Me recuerdo contemplando como en éxtasis el entrar y el salir del Casino en las tardes de Carnaval: Pierrots y galas femeninas sobre las carnes rosadas. Yo, entonces, no era sino un niño con pantalones de pana y, acaso, con unas perrinas en los bolsillos.

Estos días comienzan a recordarse los ritos ancestrales vigentes en algunos de nuestros pueblos en los que persisten antiguas figuraciones fantásticas sobre las cuales circulan hipótesis etnológicas, no todas de rigor científico. Doctores tiene la Santa Madre Iglesia para poner las cosas en su sitio. Yo prefiero consultar a Herminio Ramos para que sea él quien me ilustre sobre el origen de los citados rituales. Solana pintó mejor que nadie las máscaras madrileñas pero la verdad es que con el mismo fervor pintó un Nacimiento que parece obra de un artista piadoso del Cuatrocento, y, precisamente en los mismos días del Carnaval, se celebra en Toro la representación de una boda multitudinaria que es como la extensión profana de un auto sacramental en el que, a su manera, se da fe del matrimonio, y es que en Zamora coexisten la vieja tradición de la fe cristiana y el presentimiento de que el curso de la historia es implacable y circular, con lo que resulta que prehistoria y posthistoria siguen el mismo camino.

No sé si el Carnaval es siempre un residuo antropológico o una mera manifestación de la condición humana, una simple huida de la realidad, porque todo disfraz entraña un apetito de liberación y de fuga en quien se enmascara, y significa de algún modo un gesto de rebeldía personal, si bien no dejo de reconocer que la supervivencia de ciertas tradiciones en las que se representan figuras y acciones de fuerzas extrañas o sobrenaturales podrían ser interpretadas como residuos de rituales anacrónicos ligados a mitos, leyendas o simplemente mojigangas en los que muchos aprovechan la ocasión para dar rienda suelta a la fantasía de sus instintos.

En cualquier caso la supervivencia de tales rituales indica el grado de intensidad con que continúan fijados en la conciencia popular los arquetipos de las leyes de la naturaleza.
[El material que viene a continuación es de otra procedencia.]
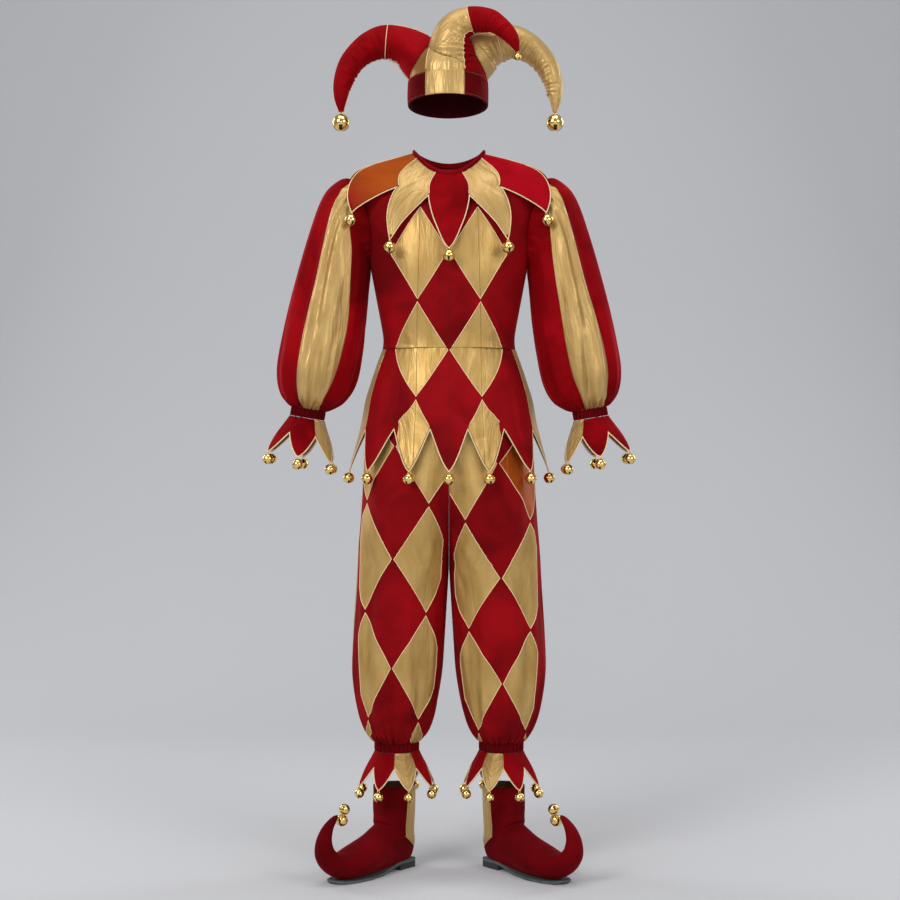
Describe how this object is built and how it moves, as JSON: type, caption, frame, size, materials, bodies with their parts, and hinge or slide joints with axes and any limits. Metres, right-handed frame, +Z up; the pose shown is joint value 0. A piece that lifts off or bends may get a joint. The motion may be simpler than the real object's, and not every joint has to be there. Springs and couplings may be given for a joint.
{
  "type": "jester costume",
  "caption": "Jester costume in its worn form: horned hat, tunic with pointed collar and peplum, full trousers and curled-toe boots, edged with piping and bells.",
  "frame": {"origin": "middle of the neck opening, where the neck meets the shoulders", "axes": "+Z up, the costume faces -Y, +X to the right of a viewer who faces it"},
  "size_m": [0.7538, 0.362, 1.7511],
  "materials": {
    "red_velvet": "soft pile with a sheen at grazing angles",
    "gold_satin": "lustrous satin with bright broken highlights",
    "red_elastic": "ribbed elastic knit",
    "red_binding": "bias binding",
    "gold_piping": "pale gold piping cord with brass bells sewn to it",
    "bell_brass": "polished",
    "sole_rubber": "matt grey-green sole",
    "heel_rubber": "matt charcoal heel block"
  },
  "bodies": {
    "root": {"hat_band_gold": "gold_satin", "hat_crown": "gold_satin", "hat_horn_front": "gold_satin", "hat_horn_right": "gold_satin", "hat_band_red": "red_velvet", "hat_horn_left": "red_velvet", "bodice_front": "red_velvet", "bodice_back": "red_velvet", "peplum_front": "red_velvet", "peplum_back": "red_velvet", "neck_binding": "red_binding", "peplum_left": "gold_satin", "peplum_right": "gold_satin", "hat_bell_front": "bell_brass", "hat_bell_left": "bell_brass", "hat_bell_right": "bell_brass", "collar_front": "red_velvet", "collar_gold_front_right": "gold_satin", "collar_shoulder_right": "red_velvet", "collar_gold_back_right": "gold_satin", "collar_back": "red_velvet", "collar_gold_back_left": "gold_satin", "collar_shoulder_left": "red_velvet", "collar_gold_front_left": "gold_satin", "collar_trim": "gold_piping", "peplum_trim": "gold_piping", "cuff_trim_left": "gold_piping", "cuff_trim_right": "gold_piping", "ankle_trim_left": "gold_piping", "ankle_trim_right": "gold_piping", "sleeve_left_gold": "gold_satin", "sleeve_left_red": "red_velvet", "cuff_band_left": "red_elastic", "cuff_frill_left": "red_velvet", "trousers_front_left": "red_velvet", "trousers_back_left": "red_velvet", "ankle_band_left": "red_elastic", "ankle_frill_left": "red_velvet", "boot_left_upper": "red_velvet", "boot_left_stripe": "gold_satin", "boot_left_sole": "sole_rubber", "boot_left_heel": "heel_rubber", "boot_left_bells": "bell_brass", "sleeve_right_gold": "gold_satin", "sleeve_right_red": "red_velvet", "cuff_band_right": "red_elastic", "cuff_frill_right": "red_velvet", "trousers_front_right": "red_velvet", "trousers_back_right": "red_velvet", "ankle_band_right": "red_elastic", "ankle_frill_right": "red_velvet", "boot_right_upper": "red_velvet", "boot_right_stripe": "gold_satin", "boot_right_sole": "sole_rubber", "boot_right_heel": "heel_rubber", "boot_right_bells": "bell_brass"}
  },
  "joints": []
}
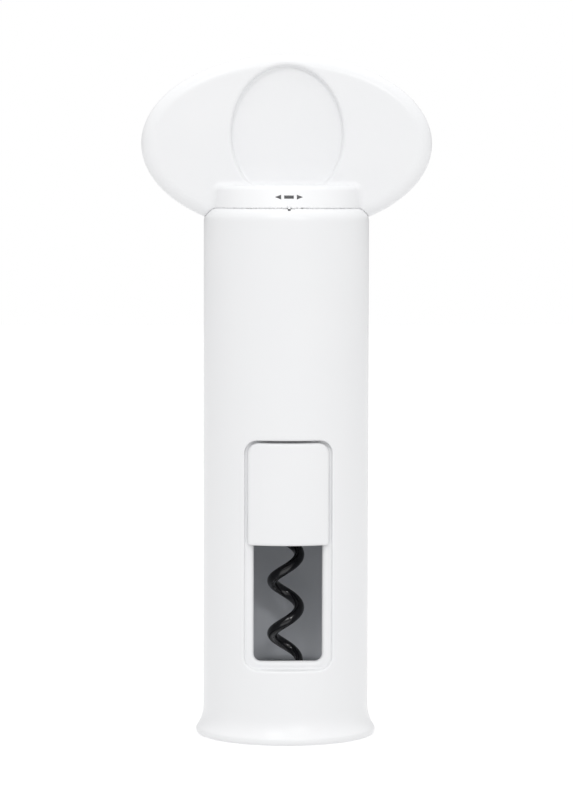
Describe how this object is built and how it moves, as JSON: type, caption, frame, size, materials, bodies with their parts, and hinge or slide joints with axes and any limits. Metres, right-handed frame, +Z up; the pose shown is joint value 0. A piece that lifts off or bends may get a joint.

En realidad, son intentos del pueblo para penetrar en las zonas del misterio. Unas de las salas más frecuentadas por los turistas extranjeros en el Museo del Prado son las dedicadas a la exhibición de las pinturas negras de Goya. La vigencia de estas manifestaciones antropológicas, que ahora parecen haber cobrado un mayor relieve, constituyen un fragmento de la memoria histórica de España.

Digamos que las máscaras no sólo ocultan la verdadera identidad fisionómica de una persona sino que ofrecen al descubierto la continuidad de la atracción que suscita el conocimiento del misterio. Reconozcamos que el pasado sigue a nuestro lado. Esto tiene su lado positivo pero, al mismo tiempo, supone un riesgo. Con sus romances, sus piedras y sus aceñas, Zamora prolonga una vieja tradición cultural porque aquí se sigue creyendo a pies juntillas, como en las coplas de Jorge Manrique, que "a nuestro parecer, cualquier tiempo pasado fue mejor". Y ocurre también con el terrorismo generalizado, que hemos sorprendido, en el rostro desfigurado de la londinense Lavinia, la máscara de la tragedia griega, cuyo sentido, en la teatralización en el mundo clásico, era una forma de docencia colectiva sobre la condición humana.